Directions for this task: Set down word for word each line from the start of the listing through the line that contains "from build123d import *", both included.

--- Start Extracted records ---

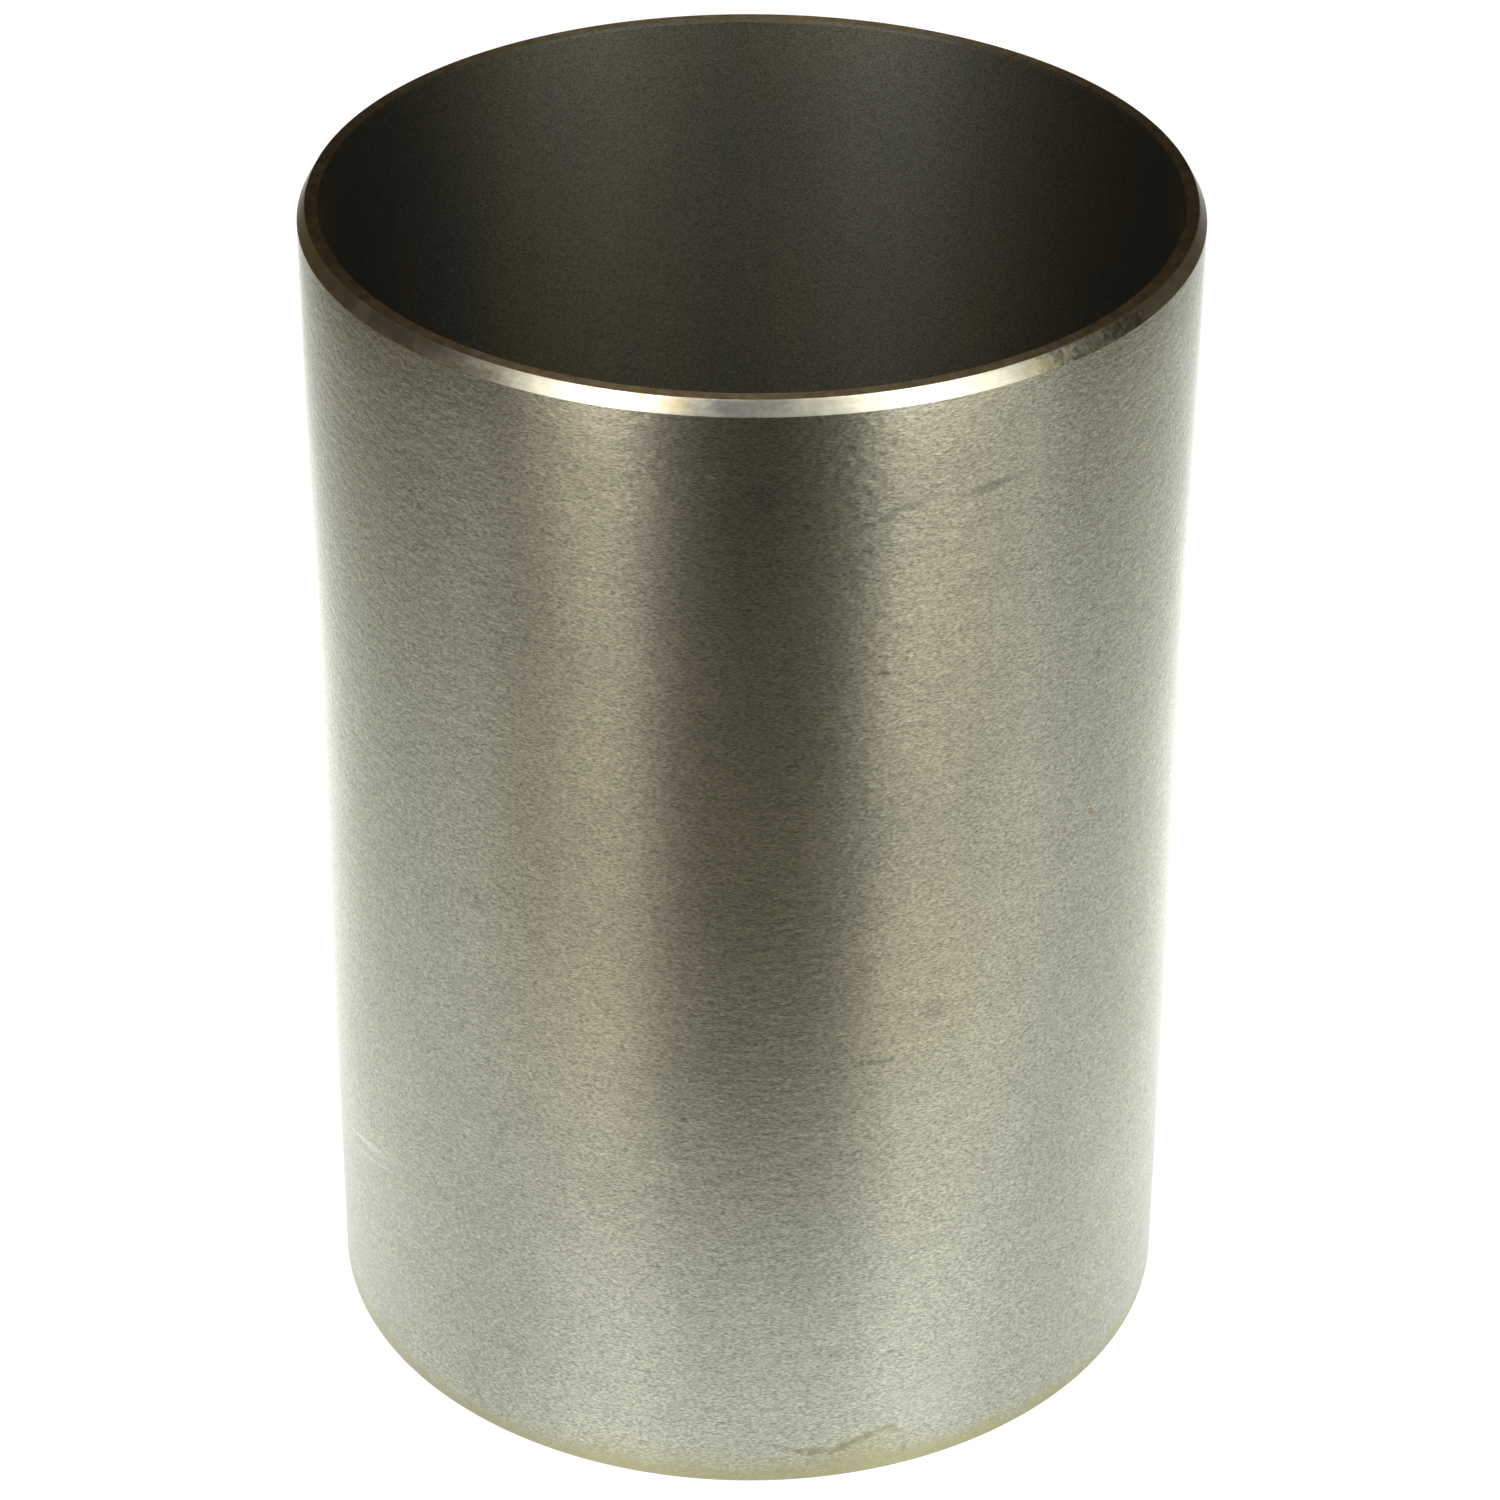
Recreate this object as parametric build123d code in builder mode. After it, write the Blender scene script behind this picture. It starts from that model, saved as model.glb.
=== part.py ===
"""A dry cylinder liner: one plain turned sleeve with a lead-in at its upper end.

Every surface is turned about Z, the axis of the bore. The origin is the centre of the lower end, on
the plane that the liner stands on, so the wall runs from z = 0 up to the liner's length.
"""

import math
import os

from build123d import *

# Driving dimensions, in millimetres and degrees.
bore_diameter = 89.0
wall_thickness = 2.5
liner_length = 133.0
lead_in_length = 1.5  # measured along the axis, on the outside of the upper end
lead_in_angle = 30.0  # between the lead-in cone and the axis
bore_edge_break = 0.3  # 45 degrees, at both ends of the bore
foot_edge_break = 0.2  # 45 degrees, on the outside of the lower end

# Worked out from the driving dimensions.
bore_radius = bore_diameter / 2
lead_in_depth = lead_in_length * math.tan(math.radians(lead_in_angle))

# The liner is turned as it would be in a lathe: first a plain tube, then its edges, one end after
# the other. An end face has two round edges, and the smaller one is the mouth of the bore.
with BuildPart() as cylinder_liner:
    with BuildSketch(Plane.XZ) as wall_section:
        with Locations((bore_radius, 0)):
            Rectangle(wall_thickness, liner_length, align=(Align.MIN, Align.MIN))
    revolve(axis=Axis.Z)

    # The lead-in is a long, shallow cone that guides the liner into its parent bore. The flat land
    # that it leaves on the end face is narrower than the wall.
    upper_end = cylinder_liner.faces().sort_by(Axis.Z).last
    outside = cylinder_liner.faces().filter_by(GeomType.CYLINDER).sort_by(SortBy.AREA).last
    upper_rim = upper_end.edges().sort_by(SortBy.RADIUS).last
    chamfer(upper_rim, length=lead_in_length, length2=lead_in_depth, reference=outside)

    # The other three edges are only broken, so that no burr is left on them.
    end_faces = cylinder_liner.faces().filter_by(Axis.Z)
    chamfer([end.edges().sort_by(SortBy.RADIUS).first for end in end_faces], length=bore_edge_break)
    lower_end = cylinder_liner.faces().sort_by(Axis.Z).first
    chamfer(lower_end.edges().sort_by(SortBy.RADIUS).last, length=foot_edge_break)

cylinder_liner.part.label = "cylinder_liner"

os.makedirs("parts", exist_ok=True)
export_step(cylinder_liner.part, "parts/cylinder_liner.step")
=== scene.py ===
# %% [markdown]
# # A dry cylinder liner
#
# A dry liner is a thin iron sleeve that is pressed into an engine block, so that the piston runs on
# new metal. It is turned from one casting. Its outside is ground, its bore is left plain, and a
# shallow cone on one end leads it into the block. All that there is to see is machined metal, so
# nearly all of its look comes from how each surface was cut and from what it reflects.

import math

import bpy
import numpy as np
from mathutils import Matrix, Vector


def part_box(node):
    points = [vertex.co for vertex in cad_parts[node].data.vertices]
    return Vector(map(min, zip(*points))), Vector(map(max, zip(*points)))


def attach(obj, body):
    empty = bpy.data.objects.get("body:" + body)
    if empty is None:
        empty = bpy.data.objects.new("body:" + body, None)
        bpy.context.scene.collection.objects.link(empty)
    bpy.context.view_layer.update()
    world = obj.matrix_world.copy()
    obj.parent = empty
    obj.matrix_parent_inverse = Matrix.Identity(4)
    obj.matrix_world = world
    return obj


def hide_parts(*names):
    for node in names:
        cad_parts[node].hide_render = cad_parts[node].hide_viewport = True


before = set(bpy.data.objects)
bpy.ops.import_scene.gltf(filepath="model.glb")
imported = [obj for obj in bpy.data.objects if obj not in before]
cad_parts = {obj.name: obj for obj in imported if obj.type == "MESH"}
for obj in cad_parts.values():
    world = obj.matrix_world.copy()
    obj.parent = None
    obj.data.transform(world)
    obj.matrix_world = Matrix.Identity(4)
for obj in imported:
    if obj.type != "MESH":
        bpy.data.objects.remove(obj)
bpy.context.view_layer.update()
LINER = "cylinder_liner"
lowest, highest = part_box(LINER)
print("the liner's box runs from", tuple(lowest), "to", tuple(highest))

# %% [markdown]
# ## Sizes
#
# The outside radius and the length are read from the frame. The wall and the edges repeat the
# solid's own sizes, here in metres. Only the tiny rounding of each arris is new: a cutting tool
# never leaves an edge of no width, and that sliver of curve is what catches the light.

# %% Sizes of the turned sleeve, in metres
OUTSIDE_RADIUS = highest.x
LENGTH = highest.z
WALL = 0.0025
LEAD_IN_LENGTH = 0.0015
LEAD_IN_ANGLE = math.radians(30)
LEAD_IN_DEPTH = LEAD_IN_LENGTH * math.tan(LEAD_IN_ANGLE)
BORE_BREAK = 0.0003
FOOT_BREAK = 0.0002
ARRIS_RADIUS = 0.00006
BORE_RADIUS = OUTSIDE_RADIUS - WALL
MM = 0.001
print(f"outside {2 * OUTSIDE_RADIUS / MM:.1f} mm across, bore {2 * BORE_RADIUS / MM:.1f} mm across,"
      f" length {LENGTH / MM:.1f} mm")

# %% [markdown]
# ## Camera
#
# The camera looks down at the sleeve from the front, from a little over half a metre, so the
# nearer upper end looks wider than the foot. The camera's three directions are worked out first.
# Then they become the columns of its matrix, which leaves no doubt about the order of rotations.

# %% Camera
CAMERA_DISTANCE = 0.4596
CAMERA_HEIGHT = 0.3498
LOOK_DOWN = math.radians(31.773)
CAMERA_ROLL = math.radians(0.209)
LENS_MM = 117.24
SENSOR_MM = 36.0
NEAREST_SEEN = 0.01

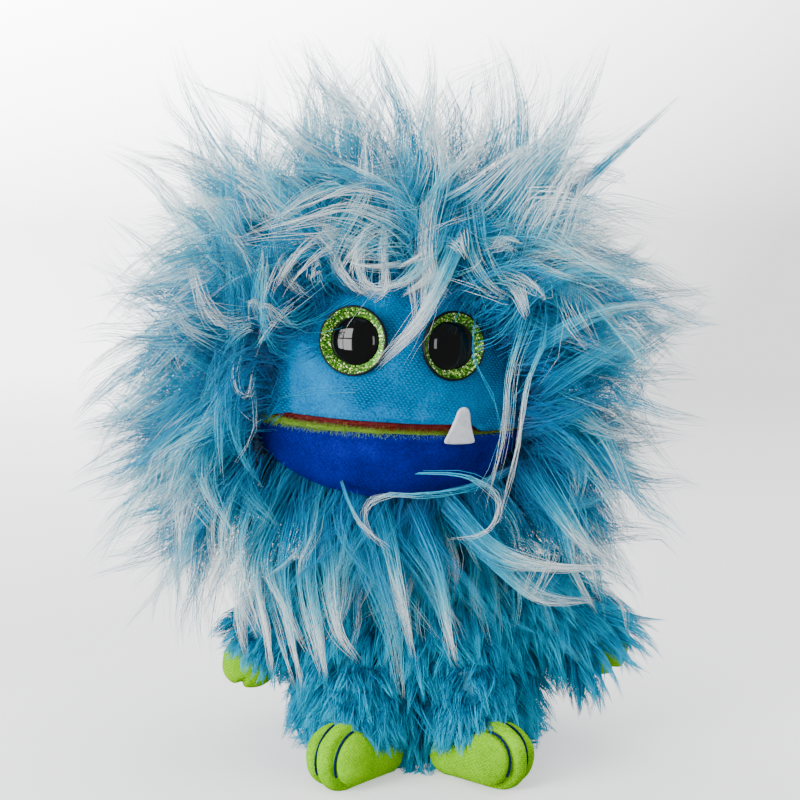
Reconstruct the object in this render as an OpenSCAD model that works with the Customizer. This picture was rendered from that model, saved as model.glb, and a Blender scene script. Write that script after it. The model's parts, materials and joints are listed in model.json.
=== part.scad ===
// Moving-mouth monster hand puppet: a shaggy head with a hinged jaw on a small plush body.
// Millimetres, +Z up, standing on z = 0, the face towards -Y. "Left" is the side at -X.

/* [Head] */
// Radius of the stuffed head at the mouth line
head_r = 50; // [48:0.5:52]
// Height of the mouth line above the floor
mouth_z = 128; // [126:0.5:130]
// Height of the stuffed crown above the mouth line
crown_h = 68; // [62:1:72]
// Fullness of the head's outline, 2 is an ellipse
head_power = 2.4; // [2:0.1:3]
// Turn of the head towards the right, degrees
head_turn = 6; // [0:1:8]
// Tilt of the head down towards the right, degrees
head_tilt = 3.5; // [0:0.5:4]

/* [Mouth] */
// Depth of the lower jaw below the mouth line
jaw_depth = 29; // [26:0.5:31]
// Distance of the mouth's fold behind the head's axis
fold_y = 6; // [5:0.5:7]
// Slope of the jaw's underside towards the fold, degrees
jaw_slope = 35; // [34:1:40]
// Thickness of the stiffening boards in the mouth
board_t = 2; // [1.5:0.1:2.2]
// Thickness of the plush that lines the mouth
cover_t = 2; // [1.5:0.1:2.2]
// Height of the fang
fang_h = 13; // [10:0.5:15]

/* [Eyes] */
// Outer radius of an eye
eye_r = 12; // [10:0.5:12.5]
// Radius of the black pupil dome
pupil_r = 8.4; // [7:0.1:8.6]
// Angle between the face's centre line and each eye, degrees
eye_spread = 20.5; // [20:0.5:26]
// Height of the eyes above the mouth line
eye_rise = 29; // [27:0.5:31]

/* [Mane] */
// Reach of the long hair to each side of the head's axis
mane_side = 104; // [96:1:108]
// Reach of the hair behind the head's axis
mane_back = 92; // [84:1:96]
// Reach of the hair over the brow, in front of the head's axis
mane_front = 68; // [60:1:72]
// Height of the top of the hair above the floor
mane_top = 251; // [240:1:256]

/* [Body] */
// Half width of the belly
belly_r = 41; // [40:0.5:42]
// Height of the body where it meets the neck
torso_h = 79; // [77:0.5:80]
// Half width of the hand sleeve inside the body
sleeve_r = 26; // [25:0.5:27]
// Radius of the neck's ball
neck_r = 25; // [23:0.5:25]

/* [Limbs] */
// Length from shoulder to the middle of the paw
arm_l = 34; // [32:1:36]
// Radius of the arm at its cuff
arm_r = 11.5; // [10:0.5:12]
// Angle of the left arm from straight down, degrees
arm_angle_left = 37; // [36:1:45]
// Angle of the right arm from straight down, degrees
arm_angle_right = 50; // [40:1:52]
// Radius of the foot's ball
foot_r = 12; // [11:0.5:12.5]
// Distance from the heel's centre to the ball's centre
foot_l = 22; // [19:1:23]
// Turn of the left toes outwards, degrees
foot_turn_left = 40; // [30:1:60]
// Turn of the right toes outwards, degrees
foot_turn_right = 48; // [40:1:70]

/* [Hidden] */

LEFT = -1;
RIGHT = 1;
round_fn = 72;
gap = 0.25;

plush_teal = [0.02, 0.56, 0.74];
hair_blue = [0.25, 0.66, 0.84];
face_blue = [0.05, 0.60, 0.88];
jaw_blue = [0.04, 0.20, 0.72];
lime = [0.60, 0.88, 0.14];
stuffing_white = [0.94, 0.94, 0.92];
lining_grey = [0.75, 0.78, 0.80];
board_brown = [0.70, 0.60, 0.45];

// The neck's ball and the head's axis measured from it
neck = [4, 9, 94];
head_from_neck = [-9, -19];
torso_at_x = 11;
torso_at_y = 10;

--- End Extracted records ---

Reply to the task:
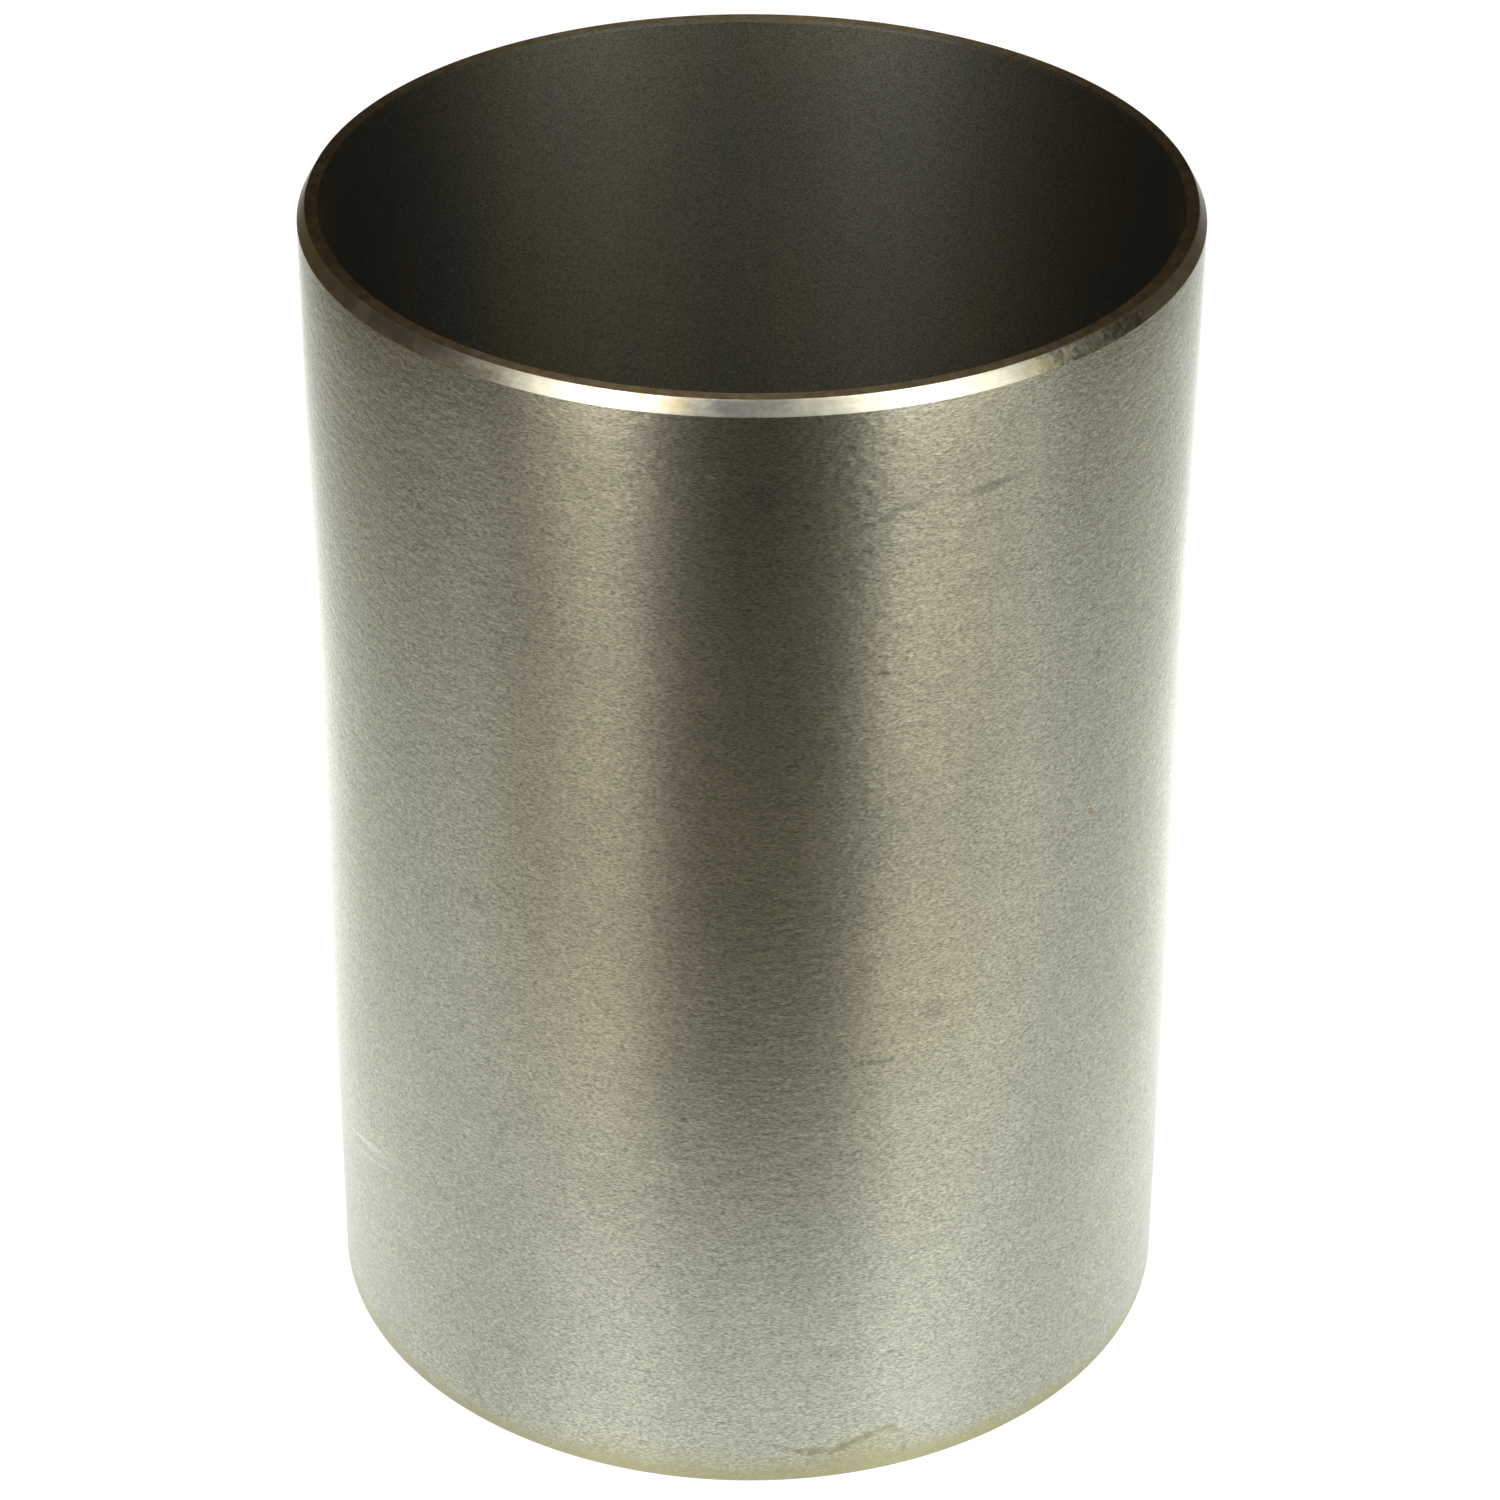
Recreate this object as parametric build123d code in builder mode. After it, write the Blender scene script behind this picture. It starts from that model, saved as model.glb.
=== part.py ===
"""A dry cylinder liner: one plain turned sleeve with a lead-in at its upper end.

Every surface is turned about Z, the axis of the bore. The origin is the centre of the lower end, on
the plane that the liner stands on, so the wall runs from z = 0 up to the liner's length.
"""

import math
import os

from build123d import *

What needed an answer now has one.